• _YOUR GOAL_
Lines before the one containing "Continue the OpenSCAD" are excluded; print that line and every line after it through the end of the material below, exactly.

• _Collected data entries_
:::

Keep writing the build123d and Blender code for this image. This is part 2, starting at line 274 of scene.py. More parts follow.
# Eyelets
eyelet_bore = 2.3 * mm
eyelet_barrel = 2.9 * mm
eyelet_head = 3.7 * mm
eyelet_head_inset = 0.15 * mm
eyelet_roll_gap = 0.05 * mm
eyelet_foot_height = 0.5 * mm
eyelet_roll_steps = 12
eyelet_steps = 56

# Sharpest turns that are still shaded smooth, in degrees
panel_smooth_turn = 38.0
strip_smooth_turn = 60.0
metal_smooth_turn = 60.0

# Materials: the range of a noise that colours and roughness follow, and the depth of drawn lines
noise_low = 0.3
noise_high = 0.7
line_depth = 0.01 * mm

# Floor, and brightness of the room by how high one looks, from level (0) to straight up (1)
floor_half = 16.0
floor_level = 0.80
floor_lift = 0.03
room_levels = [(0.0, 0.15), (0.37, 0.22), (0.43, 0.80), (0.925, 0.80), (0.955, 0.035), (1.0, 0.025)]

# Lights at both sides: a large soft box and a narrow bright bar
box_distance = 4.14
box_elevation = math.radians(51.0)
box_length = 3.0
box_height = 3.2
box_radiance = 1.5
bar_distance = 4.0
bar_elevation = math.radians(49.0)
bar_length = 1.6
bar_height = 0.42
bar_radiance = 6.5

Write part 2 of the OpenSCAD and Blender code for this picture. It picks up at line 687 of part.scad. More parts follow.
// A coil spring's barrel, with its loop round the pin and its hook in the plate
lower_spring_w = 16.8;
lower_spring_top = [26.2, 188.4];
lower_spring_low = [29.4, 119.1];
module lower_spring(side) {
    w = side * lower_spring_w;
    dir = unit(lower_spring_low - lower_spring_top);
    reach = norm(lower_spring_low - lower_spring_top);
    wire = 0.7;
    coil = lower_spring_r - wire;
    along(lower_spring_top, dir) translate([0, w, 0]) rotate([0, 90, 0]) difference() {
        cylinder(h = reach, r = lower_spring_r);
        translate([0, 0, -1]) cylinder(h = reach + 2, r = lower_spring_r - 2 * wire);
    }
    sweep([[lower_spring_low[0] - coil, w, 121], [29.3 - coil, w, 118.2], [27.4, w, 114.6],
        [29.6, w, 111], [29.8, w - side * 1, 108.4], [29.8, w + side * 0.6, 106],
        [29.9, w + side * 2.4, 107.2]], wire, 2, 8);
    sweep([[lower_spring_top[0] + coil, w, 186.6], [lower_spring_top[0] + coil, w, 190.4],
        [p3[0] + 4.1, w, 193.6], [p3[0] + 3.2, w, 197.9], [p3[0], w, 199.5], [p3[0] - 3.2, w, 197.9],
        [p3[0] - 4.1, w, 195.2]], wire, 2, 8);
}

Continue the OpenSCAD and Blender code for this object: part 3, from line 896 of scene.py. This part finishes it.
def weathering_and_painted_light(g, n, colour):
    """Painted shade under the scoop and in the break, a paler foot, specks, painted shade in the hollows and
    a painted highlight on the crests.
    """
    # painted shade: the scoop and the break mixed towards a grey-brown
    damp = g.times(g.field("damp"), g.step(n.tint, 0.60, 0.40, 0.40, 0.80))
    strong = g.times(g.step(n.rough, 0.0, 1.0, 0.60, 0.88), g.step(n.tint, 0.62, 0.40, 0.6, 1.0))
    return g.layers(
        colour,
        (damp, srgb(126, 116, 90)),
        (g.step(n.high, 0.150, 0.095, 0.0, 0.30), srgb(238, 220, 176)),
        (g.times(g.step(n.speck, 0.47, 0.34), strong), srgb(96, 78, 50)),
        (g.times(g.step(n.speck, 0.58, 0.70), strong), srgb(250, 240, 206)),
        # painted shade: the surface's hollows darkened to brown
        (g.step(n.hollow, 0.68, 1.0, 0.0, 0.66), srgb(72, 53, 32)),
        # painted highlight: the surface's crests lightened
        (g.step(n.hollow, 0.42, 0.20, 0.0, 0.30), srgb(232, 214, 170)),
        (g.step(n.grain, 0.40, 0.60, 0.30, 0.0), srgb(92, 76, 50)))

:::

• _RIGHT ANSWER_
Continue the OpenSCAD and Blender code for this object: part 3, from line 896 of scene.py. This part finishes it.
def weathering_and_painted_light(g, n, colour):
    """Painted shade under the scoop and in the break, a paler foot, specks, painted shade in the hollows and
    a painted highlight on the crests.
    """
    # painted shade: the scoop and the break mixed towards a grey-brown
    damp = g.times(g.field("damp"), g.step(n.tint, 0.60, 0.40, 0.40, 0.80))
    strong = g.times(g.step(n.rough, 0.0, 1.0, 0.60, 0.88), g.step(n.tint, 0.62, 0.40, 0.6, 1.0))
    return g.layers(
        colour,
        (damp, srgb(126, 116, 90)),
        (g.step(n.high, 0.150, 0.095, 0.0, 0.30), srgb(238, 220, 176)),
        (g.times(g.step(n.speck, 0.47, 0.34), strong), srgb(96, 78, 50)),
        (g.times(g.step(n.speck, 0.58, 0.70), strong), srgb(250, 240, 206)),
        # painted shade: the surface's hollows darkened to brown
        (g.step(n.hollow, 0.68, 1.0, 0.0, 0.66), srgb(72, 53, 32)),
        # painted highlight: the surface's crests lightened
        (g.step(n.hollow, 0.42, 0.20, 0.0, 0.30), srgb(232, 214, 170)),
        (g.step(n.grain, 0.40, 0.60, 0.30, 0.0), srgb(92, 76, 50)))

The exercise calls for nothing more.